## start Records shown

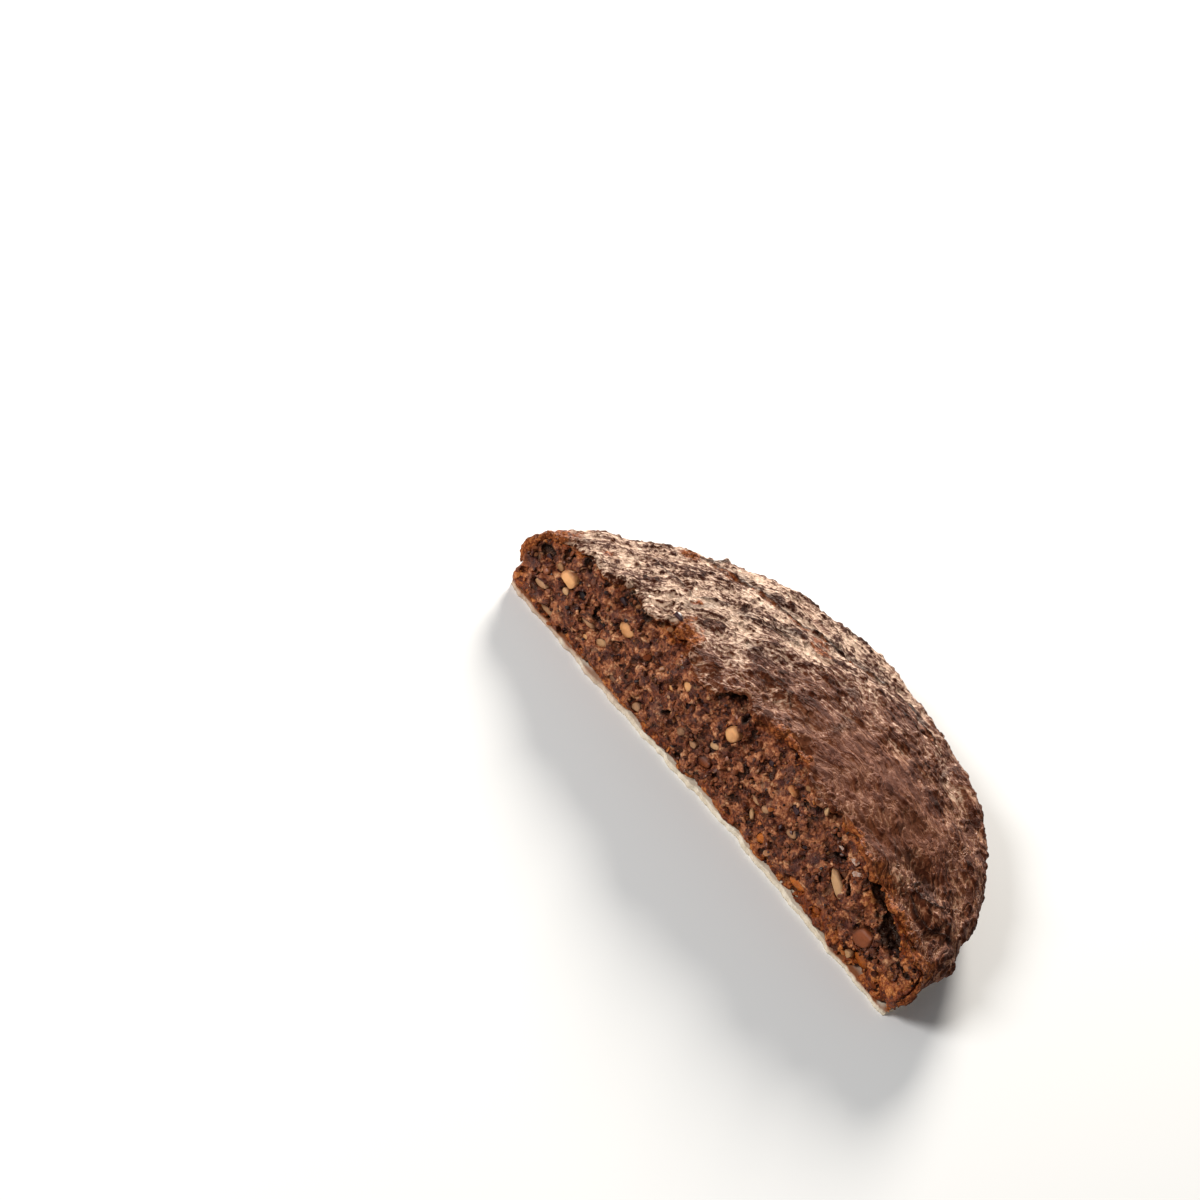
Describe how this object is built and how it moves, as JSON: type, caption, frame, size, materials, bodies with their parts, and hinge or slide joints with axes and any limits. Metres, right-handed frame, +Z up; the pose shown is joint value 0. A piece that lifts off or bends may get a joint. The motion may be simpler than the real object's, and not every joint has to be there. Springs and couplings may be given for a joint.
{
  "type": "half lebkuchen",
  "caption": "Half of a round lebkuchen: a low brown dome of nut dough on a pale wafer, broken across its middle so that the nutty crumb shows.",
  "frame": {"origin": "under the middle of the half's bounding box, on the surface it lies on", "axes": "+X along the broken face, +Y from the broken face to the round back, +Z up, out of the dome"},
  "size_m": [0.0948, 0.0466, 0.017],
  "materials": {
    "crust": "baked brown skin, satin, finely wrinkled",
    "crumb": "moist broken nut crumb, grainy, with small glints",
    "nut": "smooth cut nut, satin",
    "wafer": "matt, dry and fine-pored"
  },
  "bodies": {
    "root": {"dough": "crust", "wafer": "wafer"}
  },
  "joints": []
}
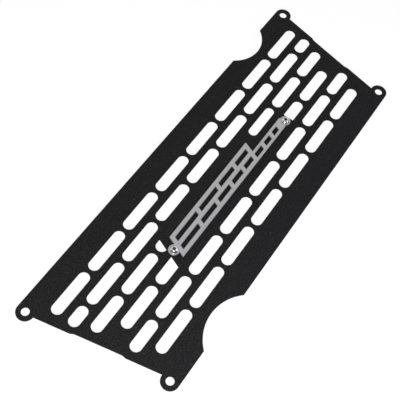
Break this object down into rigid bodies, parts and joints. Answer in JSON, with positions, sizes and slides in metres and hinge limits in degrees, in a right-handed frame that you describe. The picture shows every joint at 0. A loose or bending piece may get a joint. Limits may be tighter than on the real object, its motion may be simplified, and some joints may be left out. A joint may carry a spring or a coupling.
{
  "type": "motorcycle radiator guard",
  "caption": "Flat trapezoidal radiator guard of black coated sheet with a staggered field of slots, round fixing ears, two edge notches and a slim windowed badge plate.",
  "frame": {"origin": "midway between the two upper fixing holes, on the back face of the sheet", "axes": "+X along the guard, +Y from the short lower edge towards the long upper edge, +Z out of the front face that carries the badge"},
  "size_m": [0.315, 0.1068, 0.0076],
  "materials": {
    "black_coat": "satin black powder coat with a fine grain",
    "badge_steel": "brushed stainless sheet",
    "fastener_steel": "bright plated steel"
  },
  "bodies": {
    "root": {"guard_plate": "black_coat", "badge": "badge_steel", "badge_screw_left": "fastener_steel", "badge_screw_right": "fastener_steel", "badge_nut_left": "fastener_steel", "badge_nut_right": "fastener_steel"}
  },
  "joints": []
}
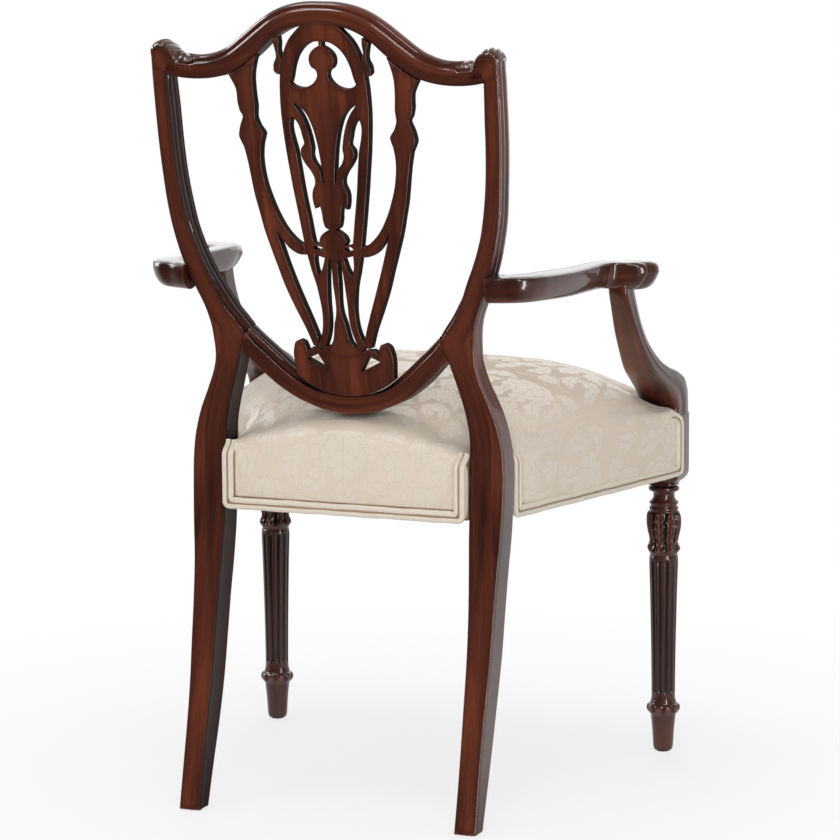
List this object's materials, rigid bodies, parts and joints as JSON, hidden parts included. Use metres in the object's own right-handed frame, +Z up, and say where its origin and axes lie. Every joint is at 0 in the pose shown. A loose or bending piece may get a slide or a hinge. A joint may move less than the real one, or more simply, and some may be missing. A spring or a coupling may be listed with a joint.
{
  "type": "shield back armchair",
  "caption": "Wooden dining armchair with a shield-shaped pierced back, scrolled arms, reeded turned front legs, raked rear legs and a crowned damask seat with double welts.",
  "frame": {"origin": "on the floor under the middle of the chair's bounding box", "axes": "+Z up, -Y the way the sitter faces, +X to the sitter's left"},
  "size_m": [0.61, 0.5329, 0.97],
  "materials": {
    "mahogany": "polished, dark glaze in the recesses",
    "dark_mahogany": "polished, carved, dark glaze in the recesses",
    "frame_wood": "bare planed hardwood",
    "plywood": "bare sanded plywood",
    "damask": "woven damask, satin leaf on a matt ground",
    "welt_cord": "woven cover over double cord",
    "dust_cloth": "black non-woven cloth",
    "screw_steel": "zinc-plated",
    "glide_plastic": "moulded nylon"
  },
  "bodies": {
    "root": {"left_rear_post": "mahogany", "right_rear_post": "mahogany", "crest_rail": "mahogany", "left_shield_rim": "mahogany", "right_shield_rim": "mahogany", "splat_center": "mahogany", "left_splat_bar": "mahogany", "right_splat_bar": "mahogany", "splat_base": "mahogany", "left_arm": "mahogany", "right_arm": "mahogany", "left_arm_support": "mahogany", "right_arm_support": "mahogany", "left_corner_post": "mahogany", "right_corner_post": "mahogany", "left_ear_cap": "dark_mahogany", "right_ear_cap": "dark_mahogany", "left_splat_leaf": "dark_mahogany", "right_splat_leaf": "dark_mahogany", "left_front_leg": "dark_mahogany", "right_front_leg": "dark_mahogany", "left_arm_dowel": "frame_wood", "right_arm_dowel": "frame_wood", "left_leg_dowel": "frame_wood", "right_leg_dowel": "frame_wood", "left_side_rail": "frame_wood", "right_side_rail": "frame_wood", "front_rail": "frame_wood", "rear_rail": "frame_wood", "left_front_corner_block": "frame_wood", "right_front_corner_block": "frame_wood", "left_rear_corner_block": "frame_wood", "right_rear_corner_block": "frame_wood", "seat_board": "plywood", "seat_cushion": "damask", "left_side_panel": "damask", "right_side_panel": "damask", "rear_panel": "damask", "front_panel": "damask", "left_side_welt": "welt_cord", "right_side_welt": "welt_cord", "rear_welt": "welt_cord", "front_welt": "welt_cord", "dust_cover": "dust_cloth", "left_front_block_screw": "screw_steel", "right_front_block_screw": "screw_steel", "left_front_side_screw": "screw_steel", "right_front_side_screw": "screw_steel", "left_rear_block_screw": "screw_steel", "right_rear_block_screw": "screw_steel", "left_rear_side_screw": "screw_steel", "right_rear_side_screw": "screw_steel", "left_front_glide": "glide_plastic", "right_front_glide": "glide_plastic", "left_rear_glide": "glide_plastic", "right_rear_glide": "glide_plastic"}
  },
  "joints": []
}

## end Records shown

Job → Copy all the entries verbatim.

Output below →
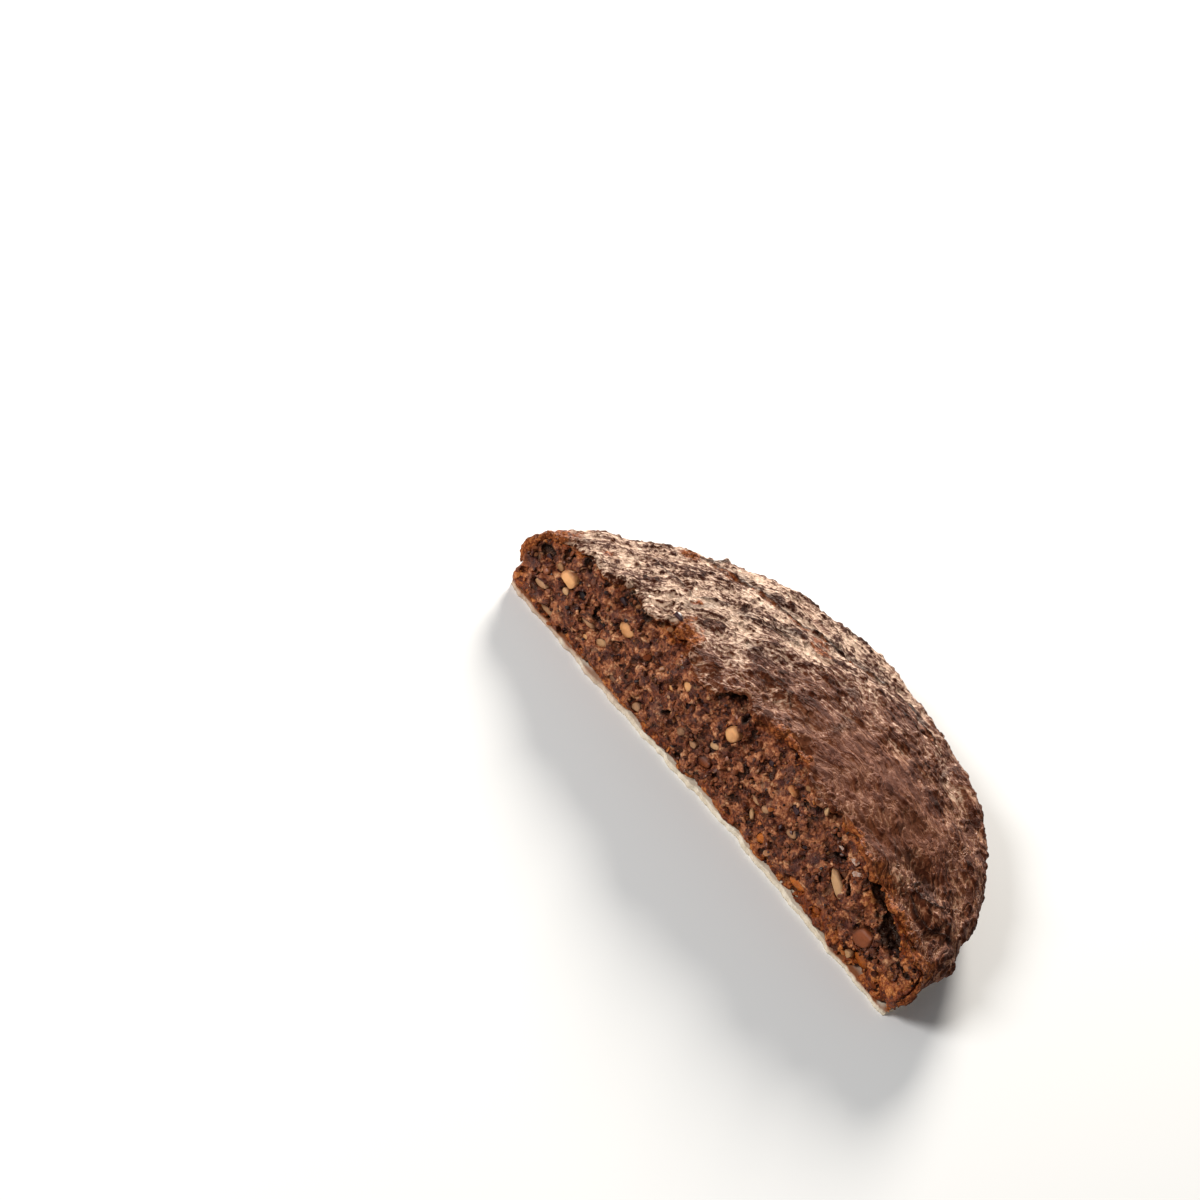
Describe how this object is built and how it moves, as JSON: type, caption, frame, size, materials, bodies with their parts, and hinge or slide joints with axes and any limits. Metres, right-handed frame, +Z up; the pose shown is joint value 0. A piece that lifts off or bends may get a joint. The motion may be simpler than the real object's, and not every joint has to be there. Springs and couplings may be given for a joint.
{
  "type": "half lebkuchen",
  "caption": "Half of a round lebkuchen: a low brown dome of nut dough on a pale wafer, broken across its middle so that the nutty crumb shows.",
  "frame": {"origin": "under the middle of the half's bounding box, on the surface it lies on", "axes": "+X along the broken face, +Y from the broken face to the round back, +Z up, out of the dome"},
  "size_m": [0.0948, 0.0466, 0.017],
  "materials": {
    "crust": "baked brown skin, satin, finely wrinkled",
    "crumb": "moist broken nut crumb, grainy, with small glints",
    "nut": "smooth cut nut, satin",
    "wafer": "matt, dry and fine-pored"
  },
  "bodies": {
    "root": {"dough": "crust", "wafer": "wafer"}
  },
  "joints": []
}
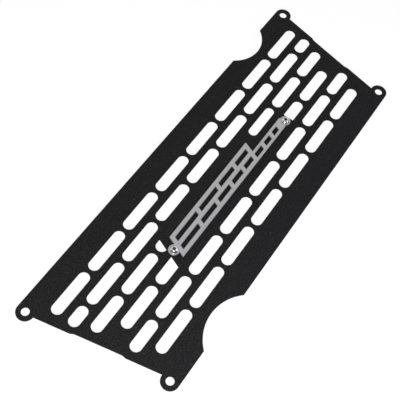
Break this object down into rigid bodies, parts and joints. Answer in JSON, with positions, sizes and slides in metres and hinge limits in degrees, in a right-handed frame that you describe. The picture shows every joint at 0. A loose or bending piece may get a joint. Limits may be tighter than on the real object, its motion may be simplified, and some joints may be left out. A joint may carry a spring or a coupling.
{
  "type": "motorcycle radiator guard",
  "caption": "Flat trapezoidal radiator guard of black coated sheet with a staggered field of slots, round fixing ears, two edge notches and a slim windowed badge plate.",
  "frame": {"origin": "midway between the two upper fixing holes, on the back face of the sheet", "axes": "+X along the guard, +Y from the short lower edge towards the long upper edge, +Z out of the front face that carries the badge"},
  "size_m": [0.315, 0.1068, 0.0076],
  "materials": {
    "black_coat": "satin black powder coat with a fine grain",
    "badge_steel": "brushed stainless sheet",
    "fastener_steel": "bright plated steel"
  },
  "bodies": {
    "root": {"guard_plate": "black_coat", "badge": "badge_steel", "badge_screw_left": "fastener_steel", "badge_screw_right": "fastener_steel", "badge_nut_left": "fastener_steel", "badge_nut_right": "fastener_steel"}
  },
  "joints": []
}
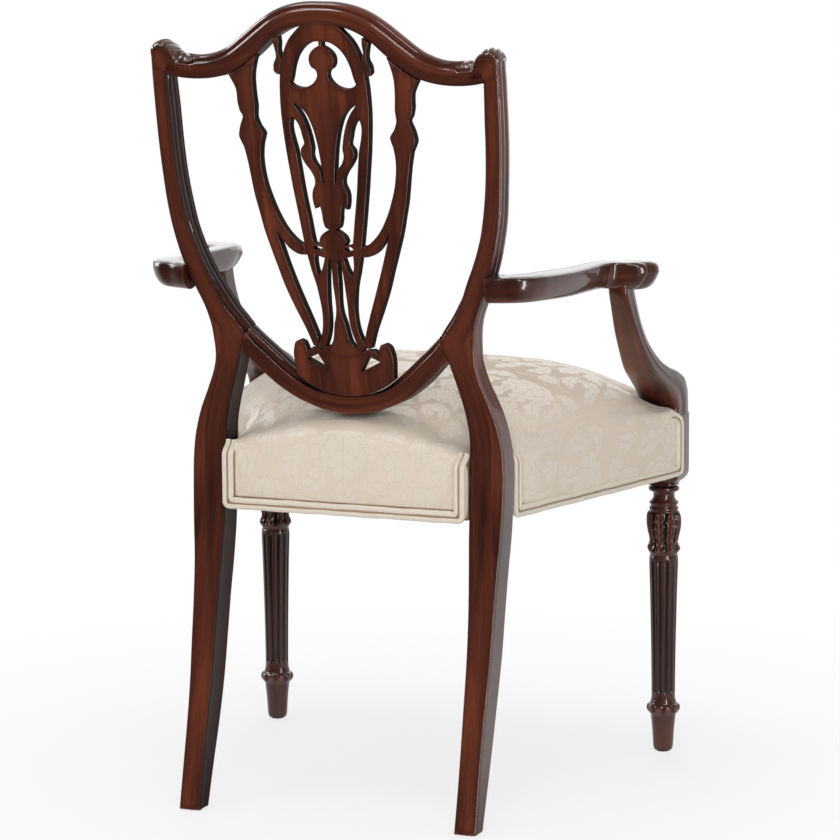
List this object's materials, rigid bodies, parts and joints as JSON, hidden parts included. Use metres in the object's own right-handed frame, +Z up, and say where its origin and axes lie. Every joint is at 0 in the pose shown. A loose or bending piece may get a slide or a hinge. A joint may move less than the real one, or more simply, and some may be missing. A spring or a coupling may be listed with a joint.
{
  "type": "shield back armchair",
  "caption": "Wooden dining armchair with a shield-shaped pierced back, scrolled arms, reeded turned front legs, raked rear legs and a crowned damask seat with double welts.",
  "frame": {"origin": "on the floor under the middle of the chair's bounding box", "axes": "+Z up, -Y the way the sitter faces, +X to the sitter's left"},
  "size_m": [0.61, 0.5329, 0.97],
  "materials": {
    "mahogany": "polished, dark glaze in the recesses",
    "dark_mahogany": "polished, carved, dark glaze in the recesses",
    "frame_wood": "bare planed hardwood",
    "plywood": "bare sanded plywood",
    "damask": "woven damask, satin leaf on a matt ground",
    "welt_cord": "woven cover over double cord",
    "dust_cloth": "black non-woven cloth",
    "screw_steel": "zinc-plated",
    "glide_plastic": "moulded nylon"
  },
  "bodies": {
    "root": {"left_rear_post": "mahogany", "right_rear_post": "mahogany", "crest_rail": "mahogany", "left_shield_rim": "mahogany", "right_shield_rim": "mahogany", "splat_center": "mahogany", "left_splat_bar": "mahogany", "right_splat_bar": "mahogany", "splat_base": "mahogany", "left_arm": "mahogany", "right_arm": "mahogany", "left_arm_support": "mahogany", "right_arm_support": "mahogany", "left_corner_post": "mahogany", "right_corner_post": "mahogany", "left_ear_cap": "dark_mahogany", "right_ear_cap": "dark_mahogany", "left_splat_leaf": "dark_mahogany", "right_splat_leaf": "dark_mahogany", "left_front_leg": "dark_mahogany", "right_front_leg": "dark_mahogany", "left_arm_dowel": "frame_wood", "right_arm_dowel": "frame_wood", "left_leg_dowel": "frame_wood", "right_leg_dowel": "frame_wood", "left_side_rail": "frame_wood", "right_side_rail": "frame_wood", "front_rail": "frame_wood", "rear_rail": "frame_wood", "left_front_corner_block": "frame_wood", "right_front_corner_block": "frame_wood", "left_rear_corner_block": "frame_wood", "right_rear_corner_block": "frame_wood", "seat_board": "plywood", "seat_cushion": "damask", "left_side_panel": "damask", "right_side_panel": "damask", "rear_panel": "damask", "front_panel": "damask", "left_side_welt": "welt_cord", "right_side_welt": "welt_cord", "rear_welt": "welt_cord", "front_welt": "welt_cord", "dust_cover": "dust_cloth", "left_front_block_screw": "screw_steel", "right_front_block_screw": "screw_steel", "left_front_side_screw": "screw_steel", "right_front_side_screw": "screw_steel", "left_rear_block_screw": "screw_steel", "right_rear_block_screw": "screw_steel", "left_rear_side_screw": "screw_steel", "right_rear_side_screw": "screw_steel", "left_front_glide": "glide_plastic", "right_front_glide": "glide_plastic", "left_rear_glide": "glide_plastic", "right_rear_glide": "glide_plastic"}
  },
  "joints": []
}